Given request – Please copy the lines below exactly, from the first one through the line showing "arc turns through".
——————————
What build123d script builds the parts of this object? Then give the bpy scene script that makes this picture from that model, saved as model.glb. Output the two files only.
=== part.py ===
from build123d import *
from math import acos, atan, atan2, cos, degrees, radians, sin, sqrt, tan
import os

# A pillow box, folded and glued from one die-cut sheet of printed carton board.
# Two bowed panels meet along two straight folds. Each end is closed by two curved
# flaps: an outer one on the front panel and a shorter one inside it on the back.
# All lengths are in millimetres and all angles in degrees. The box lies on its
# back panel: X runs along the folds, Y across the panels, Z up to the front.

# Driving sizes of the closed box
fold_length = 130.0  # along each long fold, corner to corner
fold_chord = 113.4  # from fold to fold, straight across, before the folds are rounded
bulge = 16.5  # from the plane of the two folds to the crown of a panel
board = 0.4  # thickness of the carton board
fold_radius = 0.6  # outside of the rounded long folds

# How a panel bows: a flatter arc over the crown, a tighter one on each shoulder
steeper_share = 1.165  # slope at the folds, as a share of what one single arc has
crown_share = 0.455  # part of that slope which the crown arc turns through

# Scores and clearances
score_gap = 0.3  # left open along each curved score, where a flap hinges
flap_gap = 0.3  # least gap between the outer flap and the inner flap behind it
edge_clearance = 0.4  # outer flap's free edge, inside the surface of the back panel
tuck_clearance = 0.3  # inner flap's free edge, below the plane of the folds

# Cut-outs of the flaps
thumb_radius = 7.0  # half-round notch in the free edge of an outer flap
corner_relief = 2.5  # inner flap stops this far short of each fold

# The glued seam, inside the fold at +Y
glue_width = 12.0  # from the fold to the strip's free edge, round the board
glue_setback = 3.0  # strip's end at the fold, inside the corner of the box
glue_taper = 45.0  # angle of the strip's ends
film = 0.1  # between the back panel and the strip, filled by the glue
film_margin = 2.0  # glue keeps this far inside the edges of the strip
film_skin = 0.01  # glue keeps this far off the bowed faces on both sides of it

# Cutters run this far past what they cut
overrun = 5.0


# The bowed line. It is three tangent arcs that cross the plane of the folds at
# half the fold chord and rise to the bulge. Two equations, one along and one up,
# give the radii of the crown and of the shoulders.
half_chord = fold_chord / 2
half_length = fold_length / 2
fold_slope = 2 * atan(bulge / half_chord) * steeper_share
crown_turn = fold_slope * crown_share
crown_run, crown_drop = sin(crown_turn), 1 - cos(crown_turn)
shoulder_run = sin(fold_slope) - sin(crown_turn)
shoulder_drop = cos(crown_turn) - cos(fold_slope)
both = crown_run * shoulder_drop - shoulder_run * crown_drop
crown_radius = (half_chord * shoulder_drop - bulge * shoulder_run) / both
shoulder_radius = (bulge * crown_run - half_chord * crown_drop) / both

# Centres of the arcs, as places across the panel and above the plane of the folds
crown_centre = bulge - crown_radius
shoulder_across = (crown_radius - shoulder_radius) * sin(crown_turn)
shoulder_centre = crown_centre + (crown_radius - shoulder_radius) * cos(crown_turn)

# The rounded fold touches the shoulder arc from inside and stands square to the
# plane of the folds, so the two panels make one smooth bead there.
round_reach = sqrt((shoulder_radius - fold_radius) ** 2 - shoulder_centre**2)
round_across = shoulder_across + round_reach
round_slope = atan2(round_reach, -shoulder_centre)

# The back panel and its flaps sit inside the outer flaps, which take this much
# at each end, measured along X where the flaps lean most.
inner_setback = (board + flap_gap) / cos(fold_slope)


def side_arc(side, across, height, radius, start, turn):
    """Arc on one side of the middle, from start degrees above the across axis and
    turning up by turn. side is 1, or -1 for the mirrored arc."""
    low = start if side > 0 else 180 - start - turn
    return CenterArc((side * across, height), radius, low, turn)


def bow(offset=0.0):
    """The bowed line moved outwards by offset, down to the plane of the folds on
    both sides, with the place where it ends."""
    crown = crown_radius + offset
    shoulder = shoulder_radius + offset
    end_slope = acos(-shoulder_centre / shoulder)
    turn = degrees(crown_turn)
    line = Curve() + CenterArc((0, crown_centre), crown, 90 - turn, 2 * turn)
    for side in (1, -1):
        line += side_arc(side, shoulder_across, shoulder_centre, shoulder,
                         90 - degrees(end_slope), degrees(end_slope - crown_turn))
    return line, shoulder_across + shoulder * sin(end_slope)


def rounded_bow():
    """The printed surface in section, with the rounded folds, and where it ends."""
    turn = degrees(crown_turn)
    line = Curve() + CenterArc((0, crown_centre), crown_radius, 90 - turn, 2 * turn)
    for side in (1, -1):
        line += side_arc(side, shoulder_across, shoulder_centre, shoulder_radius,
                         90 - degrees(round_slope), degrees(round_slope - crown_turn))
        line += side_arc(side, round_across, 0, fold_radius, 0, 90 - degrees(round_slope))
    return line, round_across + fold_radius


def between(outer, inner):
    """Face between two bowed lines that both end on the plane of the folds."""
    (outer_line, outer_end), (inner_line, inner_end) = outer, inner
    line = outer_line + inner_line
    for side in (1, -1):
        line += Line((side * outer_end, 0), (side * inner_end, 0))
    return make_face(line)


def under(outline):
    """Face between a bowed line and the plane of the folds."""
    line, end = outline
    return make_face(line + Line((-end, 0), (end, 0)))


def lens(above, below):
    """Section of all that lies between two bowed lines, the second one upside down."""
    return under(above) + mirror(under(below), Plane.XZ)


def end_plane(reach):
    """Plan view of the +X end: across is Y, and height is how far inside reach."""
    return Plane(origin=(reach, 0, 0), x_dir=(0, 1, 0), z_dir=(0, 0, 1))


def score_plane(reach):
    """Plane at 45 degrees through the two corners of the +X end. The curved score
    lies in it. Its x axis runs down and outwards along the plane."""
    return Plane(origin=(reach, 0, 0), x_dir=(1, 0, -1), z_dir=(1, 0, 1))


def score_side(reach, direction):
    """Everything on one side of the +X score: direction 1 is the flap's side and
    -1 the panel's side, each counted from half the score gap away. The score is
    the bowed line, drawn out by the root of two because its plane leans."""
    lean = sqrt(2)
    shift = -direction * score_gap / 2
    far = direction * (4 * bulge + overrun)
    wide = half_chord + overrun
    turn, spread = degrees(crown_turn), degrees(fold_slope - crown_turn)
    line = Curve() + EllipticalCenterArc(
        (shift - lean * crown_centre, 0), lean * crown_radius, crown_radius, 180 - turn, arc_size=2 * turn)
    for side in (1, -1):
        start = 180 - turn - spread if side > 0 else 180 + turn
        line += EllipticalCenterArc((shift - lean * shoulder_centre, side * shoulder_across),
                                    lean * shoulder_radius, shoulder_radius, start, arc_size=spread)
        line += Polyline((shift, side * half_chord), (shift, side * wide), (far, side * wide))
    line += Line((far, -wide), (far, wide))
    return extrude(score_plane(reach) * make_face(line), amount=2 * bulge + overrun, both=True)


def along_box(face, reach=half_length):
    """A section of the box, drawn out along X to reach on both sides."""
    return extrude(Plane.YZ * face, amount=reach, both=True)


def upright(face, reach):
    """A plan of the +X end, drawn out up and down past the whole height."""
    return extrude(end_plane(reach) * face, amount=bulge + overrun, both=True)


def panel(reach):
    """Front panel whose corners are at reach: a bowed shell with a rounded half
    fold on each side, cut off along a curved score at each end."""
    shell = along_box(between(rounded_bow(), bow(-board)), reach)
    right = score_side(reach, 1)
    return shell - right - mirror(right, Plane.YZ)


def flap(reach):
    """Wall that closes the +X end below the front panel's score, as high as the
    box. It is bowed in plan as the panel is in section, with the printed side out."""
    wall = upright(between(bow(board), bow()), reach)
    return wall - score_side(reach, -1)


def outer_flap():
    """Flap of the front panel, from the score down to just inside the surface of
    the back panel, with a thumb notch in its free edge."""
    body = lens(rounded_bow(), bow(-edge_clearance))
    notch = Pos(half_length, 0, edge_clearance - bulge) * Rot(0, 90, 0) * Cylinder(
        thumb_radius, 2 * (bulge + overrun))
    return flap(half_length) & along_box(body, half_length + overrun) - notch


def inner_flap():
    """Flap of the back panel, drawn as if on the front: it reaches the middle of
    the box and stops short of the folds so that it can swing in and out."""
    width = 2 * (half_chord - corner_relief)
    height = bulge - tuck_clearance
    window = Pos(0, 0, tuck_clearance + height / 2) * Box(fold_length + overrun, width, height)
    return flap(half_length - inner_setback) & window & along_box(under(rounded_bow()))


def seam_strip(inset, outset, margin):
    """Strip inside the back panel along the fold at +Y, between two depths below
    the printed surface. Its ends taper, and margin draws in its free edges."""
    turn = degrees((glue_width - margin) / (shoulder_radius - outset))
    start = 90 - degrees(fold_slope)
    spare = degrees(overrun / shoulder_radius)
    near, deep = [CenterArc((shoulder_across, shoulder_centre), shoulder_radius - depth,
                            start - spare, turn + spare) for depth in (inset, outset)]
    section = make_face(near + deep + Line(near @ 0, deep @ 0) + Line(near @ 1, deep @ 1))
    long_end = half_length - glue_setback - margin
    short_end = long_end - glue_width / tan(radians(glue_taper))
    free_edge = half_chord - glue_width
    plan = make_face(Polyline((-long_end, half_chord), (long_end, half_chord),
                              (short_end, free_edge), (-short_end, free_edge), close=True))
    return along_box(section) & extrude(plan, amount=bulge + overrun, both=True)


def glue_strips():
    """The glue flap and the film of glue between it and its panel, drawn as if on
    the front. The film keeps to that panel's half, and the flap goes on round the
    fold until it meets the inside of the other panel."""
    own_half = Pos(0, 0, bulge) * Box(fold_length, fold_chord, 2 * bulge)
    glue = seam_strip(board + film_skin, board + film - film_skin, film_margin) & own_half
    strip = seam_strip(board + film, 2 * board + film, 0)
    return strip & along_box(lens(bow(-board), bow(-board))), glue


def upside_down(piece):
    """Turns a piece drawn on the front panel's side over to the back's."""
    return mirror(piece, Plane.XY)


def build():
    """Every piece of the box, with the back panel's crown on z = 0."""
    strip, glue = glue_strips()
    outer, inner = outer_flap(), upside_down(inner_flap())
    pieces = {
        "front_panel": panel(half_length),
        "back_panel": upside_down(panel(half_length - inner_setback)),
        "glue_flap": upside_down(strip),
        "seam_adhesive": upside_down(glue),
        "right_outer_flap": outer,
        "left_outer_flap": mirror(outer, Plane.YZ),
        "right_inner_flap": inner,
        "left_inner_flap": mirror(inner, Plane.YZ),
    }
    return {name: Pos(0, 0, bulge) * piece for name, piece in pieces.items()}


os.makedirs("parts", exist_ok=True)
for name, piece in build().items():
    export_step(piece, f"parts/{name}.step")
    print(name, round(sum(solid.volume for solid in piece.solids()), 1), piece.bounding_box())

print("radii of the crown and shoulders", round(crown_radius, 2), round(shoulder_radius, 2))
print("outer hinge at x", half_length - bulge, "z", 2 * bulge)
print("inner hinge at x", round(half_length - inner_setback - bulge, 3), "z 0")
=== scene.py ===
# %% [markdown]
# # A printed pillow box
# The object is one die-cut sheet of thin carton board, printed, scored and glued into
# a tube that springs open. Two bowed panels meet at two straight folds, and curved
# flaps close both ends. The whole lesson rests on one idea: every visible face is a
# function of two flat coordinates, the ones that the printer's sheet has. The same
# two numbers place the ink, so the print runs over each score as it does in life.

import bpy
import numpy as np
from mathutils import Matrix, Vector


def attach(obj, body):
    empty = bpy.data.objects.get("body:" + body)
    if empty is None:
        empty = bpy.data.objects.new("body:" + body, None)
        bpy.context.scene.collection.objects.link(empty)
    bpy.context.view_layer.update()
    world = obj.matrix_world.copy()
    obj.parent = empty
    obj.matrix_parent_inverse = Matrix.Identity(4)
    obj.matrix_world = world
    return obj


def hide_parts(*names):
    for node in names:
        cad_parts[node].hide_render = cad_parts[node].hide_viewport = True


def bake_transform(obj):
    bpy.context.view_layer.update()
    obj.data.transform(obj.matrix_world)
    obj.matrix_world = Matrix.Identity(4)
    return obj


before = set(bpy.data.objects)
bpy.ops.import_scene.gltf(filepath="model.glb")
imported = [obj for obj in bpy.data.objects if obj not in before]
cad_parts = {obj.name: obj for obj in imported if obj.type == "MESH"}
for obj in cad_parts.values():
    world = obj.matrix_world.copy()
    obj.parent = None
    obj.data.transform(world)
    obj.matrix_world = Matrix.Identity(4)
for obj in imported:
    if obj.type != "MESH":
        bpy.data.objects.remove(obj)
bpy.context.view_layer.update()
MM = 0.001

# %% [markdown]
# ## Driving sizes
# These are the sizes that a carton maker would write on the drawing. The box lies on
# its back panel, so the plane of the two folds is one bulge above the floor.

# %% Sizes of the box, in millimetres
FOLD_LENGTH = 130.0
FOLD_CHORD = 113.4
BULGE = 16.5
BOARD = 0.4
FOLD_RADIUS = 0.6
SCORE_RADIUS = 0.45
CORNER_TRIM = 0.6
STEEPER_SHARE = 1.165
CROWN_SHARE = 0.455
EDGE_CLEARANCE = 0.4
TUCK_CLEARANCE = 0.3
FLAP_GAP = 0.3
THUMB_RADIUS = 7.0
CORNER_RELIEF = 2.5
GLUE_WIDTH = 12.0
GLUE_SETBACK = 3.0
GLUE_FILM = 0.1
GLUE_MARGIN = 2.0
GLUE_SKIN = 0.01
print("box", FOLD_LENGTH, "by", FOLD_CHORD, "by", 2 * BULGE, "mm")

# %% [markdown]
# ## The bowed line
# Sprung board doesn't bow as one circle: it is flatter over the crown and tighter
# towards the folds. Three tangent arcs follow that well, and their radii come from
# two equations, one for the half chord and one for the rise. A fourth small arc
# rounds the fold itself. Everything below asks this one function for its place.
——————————
Answer in full –
What build123d script builds the parts of this object? Then give the bpy scene script that makes this picture from that model, saved as model.glb. Output the two files only.
=== part.py ===
from build123d import *
from math import acos, atan, atan2, cos, degrees, radians, sin, sqrt, tan
import os

# A pillow box, folded and glued from one die-cut sheet of printed carton board.
# Two bowed panels meet along two straight folds. Each end is closed by two curved
# flaps: an outer one on the front panel and a shorter one inside it on the back.
# All lengths are in millimetres and all angles in degrees. The box lies on its
# back panel: X runs along the folds, Y across the panels, Z up to the front.

# Driving sizes of the closed box
fold_length = 130.0  # along each long fold, corner to corner
fold_chord = 113.4  # from fold to fold, straight across, before the folds are rounded
bulge = 16.5  # from the plane of the two folds to the crown of a panel
board = 0.4  # thickness of the carton board
fold_radius = 0.6  # outside of the rounded long folds

# How a panel bows: a flatter arc over the crown, a tighter one on each shoulder
steeper_share = 1.165  # slope at the folds, as a share of what one single arc has
crown_share = 0.455  # part of that slope which the crown arc turns through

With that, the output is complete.